On the Verandah, slightly more expensive than Cyprus, does have the advantage of an exquisite view of the lake if you manage to arrive before sunset and have reserved a table outside. But the interior of the restaurant is lovely, too -- almost Japanese in its simplicity and restful lines.
I started with what unsophisticated folks call "poppers," batter-fried stuffed jalapeño peppers. Here, they are stuffed with shrimp and crab, instead of the usual cheese, and served with a zingy remoulade. What's not to like? Well, maybe the $11 price, but in truth the plate was big enough for two. Servings of everything here and at Cyprus seem to be huge. The rule seems to be "let no surface of the plate reveal itself."
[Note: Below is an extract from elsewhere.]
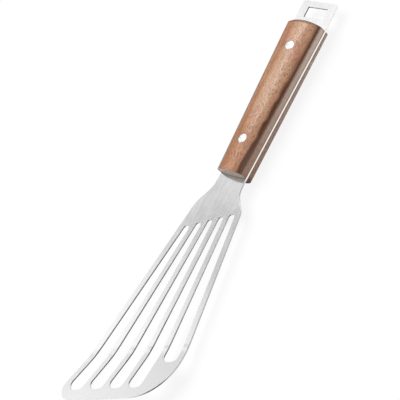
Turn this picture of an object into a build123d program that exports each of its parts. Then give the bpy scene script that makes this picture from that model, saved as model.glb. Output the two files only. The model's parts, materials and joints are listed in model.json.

Wayne, inevitably, ordered smoked salmon. Here it is served vertically and curled into little cones. They share the plate with -- sit down -- cheddar cheese empanadas. Yes, I know it sounds bizarre, but it seems to work. Actually, the best thing on the plate was a juicy, fiery chili-citrus salsa.
For my entree, I chose coq au vin -- hey, I was in a French mood last week. Here, it features a succulent, boned breast in a red-wine sauce enriched with diced Applewood smoked bacon, cognac, green peppercorns and roasted garlic. Mashed potatoes and chanterelles were also on the plate. I'd order it again in a flash.
Wayne's dish was less satisfying. "Spicy Thai coconut ginger shrimp" features eight fat shrimp arranged in an arc around some rice with asparagus. Had one not eaten in countless authentic Thai restaurants, the dish would be a lot more impressive, but its sauce -- far too sweet -- missed the complexity of the real thing by a mile.
For dessert, we ordered a huge ice cream sundae in a waffle bowl -- gooey, sweet, creamy, crispy kiddy food. Yum yum yum.
A final mention: I suggest the staffs of both these restaurants immediately form a charm school for servers. I've seldom encountered such efficient and friendly servers. When we arrived at Cyprus, without a reservation, we had to settle for a tiny cafe table but the staff kept a lookout for better seating for us and moved us promptly.